Contemplative, deliberate being alone is critical if one is to become truly self-aware and self-contained. When two such individuals choose to join themselves as companions or more, the fruits of their relationship are immeasureable. And, in my opinion, it is critical to be a companion/friend to the other before seeking or expecting something more from them.

Now, about hanging "it" on the wall or putting it somewhere else. Again, playing the mystic. Here the "it" on the wall is a cross, or whatever icon one uses to embody faith and/or a calling. A cross is symbolic of something beyond itself. It's extracted meaning is ultimately unique to the bearer, even if the sight of it has some specific meaning for the beholder. You might put your cross on the wall, you might wear it against your skin, you might carry it in your pocket like a rosary and use it accordingly. I'll admit to doing them all.

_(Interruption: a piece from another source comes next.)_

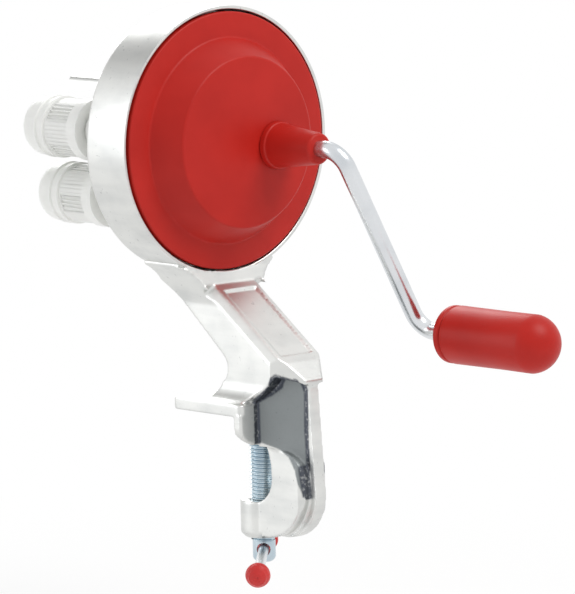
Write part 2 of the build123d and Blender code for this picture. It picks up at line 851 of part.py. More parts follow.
with BuildPart() as forming_hood:
    with BuildSketch(face_plane(back_x, 0, 0)):
        with BuildLine():
            Line((crank_y, arch_top_z), (hood_lip_y + 3.0, arch_top_z))
            ThreePointArc(
                (hood_lip_y + 3.0, arch_top_z),
                (hood_lip_y + 0.9, arch_top_z - 0.9),
                (hood_lip_y, arch_top_z - 3.0),
            )
            Line((hood_lip_y, arch_top_z - 3.0), (hood_lip_y, arch_top_z - hood_lip_drop))
            Line(
                (hood_lip_y, arch_top_z - hood_lip_drop),
                (hood_lip_y + hood_wall, arch_top_z - hood_lip_drop),
            )
            Line(
                (hood_lip_y + hood_wall, arch_top_z - hood_lip_drop),
                (hood_lip_y + hood_wall, arch_top_z - hood_wall),
            )
            Line((hood_lip_y + hood_wall, arch_top_z - hood_wall), (crank_y, arch_top_z - hood_wall))
            ThreePointArc(
                (crank_y, crank_z + arch_in),
                (crank_y + arch_in * cos(radians(30)), crank_z + arch_in * sin(radians(30))),
                (crank_y + arch_in * cos(hood_end), crank_z + arch_in * sin(hood_end)),
            )
            Line(
                (crank_y + arch_in * cos(hood_end), crank_z + arch_in * sin(hood_end)),
                (crank_y + arch_out * cos(hood_end), crank_z + arch_out * sin(hood_end)),
            )
            ThreePointArc(
                (crank_y + arch_out * cos(hood_end), crank_z + arch_out * sin(hood_end)),
                (crank_y + arch_out * cos(radians(30)), crank_z + arch_out * sin(radians(30))),
                (crank_y, arch_top_z),
            )
        make_face()
    extrude(amount=-hood_length)

finish(forming_hood, "forming_hood")

with BuildPart() as blade_rotor:
    with BuildSketch(face_plane(rotor_x, *crank_point)):
        Circle(9.0)
    extrude(amount=rotor_width + 4.0)
    # two curved blades, half a turn apart
    for way in (1, -1):
        blade_root = (way * 5.0, -way * 2.0)
        blade_belly = (way * 16.0, way * 3.0)
        blade_tip = (way * rotor_r, 0)
        blade_edge = (way * (rotor_r - 1.8), way * 2.2)
        blade_back = (way * 15.0, way * 5.4)
        blade_heel = (way * 5.0, way * 3.0)
        with BuildSketch(face_plane(rotor_x, *crank_point)):
            with BuildLine():
                ThreePointArc(blade_root, blade_belly, blade_tip)
                Line(blade_tip, blade_edge)
                ThreePointArc(blade_edge, blade_back, blade_heel)
                Line(blade_heel, blade_root)
            make_face()
        extrude(amount=rotor_width)
    with BuildSketch(face_plane(rotor_x - 1, *crank_point)):
        Circle(rod_r + touch_gap)
    extrude(amount=60, mode=Mode.SUBTRACT)

finish(blade_rotor, "blade_rotor")

with BuildPart() as rotor_nut:
    with BuildSketch(face_plane(rotor_nut_x - 4.0, *crank_point)):
        Circle(8.0)
        with PolarLocations(9.2, 8):
            Circle(1.8, mode=Mode.SUBTRACT)
    extrude(amount=rotor_x - slide_gap - rotor_nut_x + 4.0)
    with BuildSketch(face_plane(rotor_nut_x - 2.0 - slide_gap, *crank_point)):
        Circle(rod_r + touch_gap)
    extrude(amount=30, mode=Mode.SUBTRACT)

finish(rotor_nut, "rotor_nut")

# ---------------------------------------------------------------- grip

with BuildPart() as grip:
    body_x = grip_x + grip_ring
    dome_x = grip_x + grip_length
    dome_edge_r = grip_r - 0.2
    dome_r = (dome_edge_r**2 + grip_dome**2) / (2 * grip_dome)
    dome_mid = (dome_x - dome_r * (1 - cos(radians(45))), dome_r * sin(radians(45)))
    with BuildSketch(turning_plane(grip_y, grip_z)):
        with BuildLine():
            Line((body_x, grip_cavity_r), (body_x, grip_r - 0.9))
            Line((body_x, grip_r - 0.9), (body_x + grip_groove, grip_r))
            Line((body_x + grip_groove, grip_r), (dome_x - grip_dome, dome_edge_r))
            ThreePointArc((dome_x - grip_dome, dome_edge_r), dome_mid, (dome_x, 0))
            Line((dome_x, 0), (dome_x - 3.0, 0))
            Line((dome_x - 3.0, 0), (dome_x - 12.0, grip_cavity_r))
            Line((dome_x - 12.0, grip_cavity_r), (body_x, grip_cavity_r))
        make_face()
    revolve(axis=turning_axis(grip_y, grip_z))

finish(grip, "grip")

with BuildPart() as grip_plug:
    with BuildSketch(turning_plane(grip_y, grip_z)):
        with BuildLine():
            Polyline(
                (grip_x, rod_r + running_gap),
                (grip_x, grip_r - 1.2),
                (grip_x + 1.0, grip_r - 0.3),
                (grip_x + grip_ring - 0.8, grip_r - 0.3),
                (grip_x + grip_ring, grip_r - 1.0),
                (grip_x + grip_ring, grip_cavity_r - touch_gap),
                (plug_end_x, grip_cavity_r - touch_gap),
                (plug_end_x, rod_r + running_gap),
                close=True,
            )
        make_face()
    revolve(axis=turning_axis(grip_y, grip_z))

finish(grip_plug, "grip_plug")

with BuildPart() as grip_washer:
    with BuildSketch(face_plane(plug_end_x + slide_gap, grip_y, grip_z)):
        Circle(8.0)
        Circle(rod_r + touch_gap, mode=Mode.SUBTRACT)
    extrude(amount=1.6)

finish(grip_washer, "grip_washer")

# ---------------------------------------------------------------- clamp screw

screw_top_z = -foot_gap - foot_thick - 0.6
neck_z = screw_top_z - 6.0
head_top_z = jaw_bottom_z - 1.0
head_bottom_z = tommy_z - 6.6

tommy_x_dir = (
    cos(radians(tommy_turn)) * cos(radians(tommy_tilt)),
    sin(radians(tommy_turn)) * cos(radians(tommy_tilt)),
    -sin(radians(tommy_tilt)),
)
tommy_plane = Plane(
    origin=(screw_x, 0, tommy_z),
    x_dir=(-sin(radians(tommy_turn)), cos(radians(tommy_turn)), 0),
    z_dir=tommy_x_dir,
)
knob_hug = screw_head_r + knob_r + 2.2

with BuildPart() as clamp_screw:
    with BuildSketch(Plane(origin=(screw_x, 0, 0), x_dir=(1, 0, 0), z_dir=(0, -1, 0))):
        with BuildLine():
            Polyline(
                (0, screw_top_z),
                (3.0, screw_top_z),
                (3.0, neck_z),
                (screw_r - 1.0, neck_z),
                (screw_r, neck_z - 1.0),
                (screw_r, head_top_z),
                (screw_head_r, head_top_z - 0.6),
                (screw_head_r, head_bottom_z + 2.4),
            )
            ThreePointArc(
                (screw_head_r, head_bottom_z + 2.4),
                (screw_head_r - 0.9, head_bottom_z + 0.8),
                (screw_head_r - 2.6, head_bottom_z),
            )
            Line((screw_head_r - 2.6, head_bottom_z), (0, head_bottom_z))
            Line((0, head_bottom_z), (0, screw_top_z))
        make_face()
    revolve(axis=Axis((screw_x, 0, 0), (0, 0, 1)))
    with BuildSketch(tommy_plane.offset(-20)):
        Circle(tommy_hole_r)
    extrude(amount=40, mode=Mode.SUBTRACT)

finish(clamp_screw, "clamp_screw")

with BuildPart() as clamp_foot:
    with BuildSketch(Plane(origin=(screw_x, 0, 0), x_dir=(1, 0, 0), z_dir=(0, -1, 0))):
        with BuildLine():
            Polyline(
                (0, -foot_gap),
                (foot_r - 0.8, -foot_gap),
                (foot_r, -foot_gap - 0.8),
                (foot_r, -foot_gap - foot_thick + 0.4),
                (5.2, -foot_gap - foot_thick - 1.6),
                (5.2, neck_z + 0.6),
                (3.0 + running_gap, neck_z + 0.6),
                (3.0 + running_gap, screw_top_z + 0.3),
                (0, screw_top_z + 0.3),
                close=True,
            )
        make_face()
    revolve(axis=Axis((screw_x, 0, 0), (0, 0, 1)))

finish(clamp_foot, "clamp_foot")

with BuildPart() as tommy_bar:
    with BuildSketch(tommy_plane.offset(-knob_hug + 3.0)):
        Circle(tommy_r)
    extrude(amount=tommy_length - 6.0)

finish(tommy_bar, "tommy_bar")


def tommy_knob(along, outward):
    """A ball knob with a turned bead, pressed on one end of the tommy bar."""
    with BuildPart() as knob:
        with BuildSketch(
            Plane(
                origin=tommy_plane.offset(along).origin,
                x_dir=tommy_plane.z_dir * outward,
                z_dir=tommy_plane.x_dir,
            )
        ):
            with BuildLine():
                Line((-knob_r, 0), (-knob_r, 2.9))
                Line((-knob_r, 2.9), (-knob_r + 1.4, 3.6))
                ThreePointArc((-knob_r + 1.4, 3.6), (0.2, knob_r), (4.4, 3.5))
                Line((4.4, 3.5), (knob_r - 0.2, 1.6))
                Line((knob_r - 0.2, 1.6), (knob_r - 0.2, 0))
                Line((knob_r - 0.2, 0), (-knob_r, 0))
            make_face()
        revolve(axis=Axis(tommy_plane.offset(along).origin, tommy_plane.z_dir))
        with BuildSketch(tommy_plane.offset(along - outward * 3.0)):
            Circle(tommy_r + touch_gap)
        extrude(amount=-outward * 10, mode=Mode.SUBTRACT)
    return knob


finish(tommy_knob(-knob_hug, -1), "tommy_knob_far")
finish(tommy_knob(-knob_hug + tommy_length, 1), "tommy_knob_near")
print("crank arm angle", round(degrees(atan2(grip_reach, crank_radius)), 2))
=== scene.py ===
"""A hand cranked pasta roller on its table clamp, dressed for a plain studio picture.

Metres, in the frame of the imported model: +X out along the crank, +Z up, and the origin in the
middle of the clamp shelf's underside.
"""

import logging
import math
from dataclasses import dataclass, field
from enum import Enum
from typing import Any, Iterable, Sequence

import bmesh
import bpy
from mathutils import Matrix, Vector
from mathutils.geometry import intersect_point_line


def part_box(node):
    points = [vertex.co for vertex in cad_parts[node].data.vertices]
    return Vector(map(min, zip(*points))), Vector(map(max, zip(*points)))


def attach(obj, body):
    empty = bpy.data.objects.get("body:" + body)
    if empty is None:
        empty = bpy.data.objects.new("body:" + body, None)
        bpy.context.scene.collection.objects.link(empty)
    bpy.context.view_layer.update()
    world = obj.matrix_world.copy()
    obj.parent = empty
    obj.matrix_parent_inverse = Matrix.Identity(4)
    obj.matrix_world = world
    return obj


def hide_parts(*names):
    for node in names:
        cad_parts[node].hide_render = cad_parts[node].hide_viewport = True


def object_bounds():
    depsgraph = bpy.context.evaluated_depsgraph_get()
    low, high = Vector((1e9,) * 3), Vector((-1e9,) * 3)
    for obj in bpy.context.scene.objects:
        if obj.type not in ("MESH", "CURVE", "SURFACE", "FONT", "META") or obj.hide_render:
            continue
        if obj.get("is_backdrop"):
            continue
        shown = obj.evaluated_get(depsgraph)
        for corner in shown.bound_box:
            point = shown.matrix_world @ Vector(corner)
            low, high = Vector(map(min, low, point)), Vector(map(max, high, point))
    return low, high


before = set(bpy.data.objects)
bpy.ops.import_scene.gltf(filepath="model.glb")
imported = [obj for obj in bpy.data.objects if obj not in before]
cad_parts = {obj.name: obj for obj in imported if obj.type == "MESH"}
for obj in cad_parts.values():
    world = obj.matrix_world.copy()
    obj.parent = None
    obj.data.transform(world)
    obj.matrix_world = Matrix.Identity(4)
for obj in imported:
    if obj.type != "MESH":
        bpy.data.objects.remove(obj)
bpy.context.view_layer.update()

logging.basicConfig(level=logging.INFO, format="%(message)s")
log = logging.getLogger("pasta_roller")

MM = 0.001
Point = tuple[float, float]
Colour = tuple[float, float, float]


# ------------------------------------------------------------------ shader maths


class Shade:
    """A value in a material's maths: one output socket that takes the usual operators."""

    def __init__(self, recipe: "Recipe", socket: bpy.types.NodeSocket) -> None:
        """Wraps a socket.

        Args:
            recipe: The material that the socket is in.
            socket: The output socket.
        """
        self.recipe = recipe
        self.socket = socket

    def _math(self, operation: str, first: Any, second: Any) -> "Shade":
        """Adds one Math node and gives its result."""
        return self.recipe.node("ShaderNodeMath", {"operation": operation}, {0: first, 1: second})

    def __add__(self, other: "Shade | float") -> "Shade":
        """This value plus another."""
        return self._math("ADD", self, other)

    __radd__ = __add__

    def __mul__(self, other: "Shade | float") -> "Shade":
        """This value times another."""
        return self._math("MULTIPLY", self, other)

    __rmul__ = __mul__

    def __sub__(self, other: "Shade | float") -> "Shade":
        """This value less another."""
        return self._math("SUBTRACT", self, other)

    def __rsub__(self, other: float) -> "Shade":
        """Another value less this one."""
        return self._math("SUBTRACT", other, self)

    def within(self, low: float, high: float) -> "Shade":
        """The value's place between low and high, eased, from 0 to 1.

        Args:
            low: The value that gives 0.
            high: The value that gives 1.

        Returns:
            The eased place.
        """
        return self.recipe.node(
            "ShaderNodeMapRange",
            {"interpolation_type": "SMOOTHSTEP"},
            {"Value": self, "From Min": low, "From Max": high},
        )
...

Crumbs...communion bread..symbol of dwelling in the body of Christ and Christ in us, leaving crumbs in and around one's bed (the altar). So the question is, maybe, will you be bound by Christ? Or, will you be open to the incarnate in another guise? Or both? The early Israelites eschewed racial or religious admixing. They wished to remain pure. To this end, the men, women and children of an alien neighboring culture were often exterminated. This sort of thing has occurred many times down through history. Yet, careful tracking of all the great religions will reveal that syncretism is not the exception but the rule. And, are there any pure races anymore? Is there some reason we should care? Ultimately, literal and figurative syncretism may be the next step in our evolutionary process. Whatever the outcome, it is crucial that Love be the guiding principle.

Will the "she" in the song believe in "him"... or "him". I don't know who or what she will choose. In her position, I would most likely say " I will believe in him who first seeks to know and believe in me."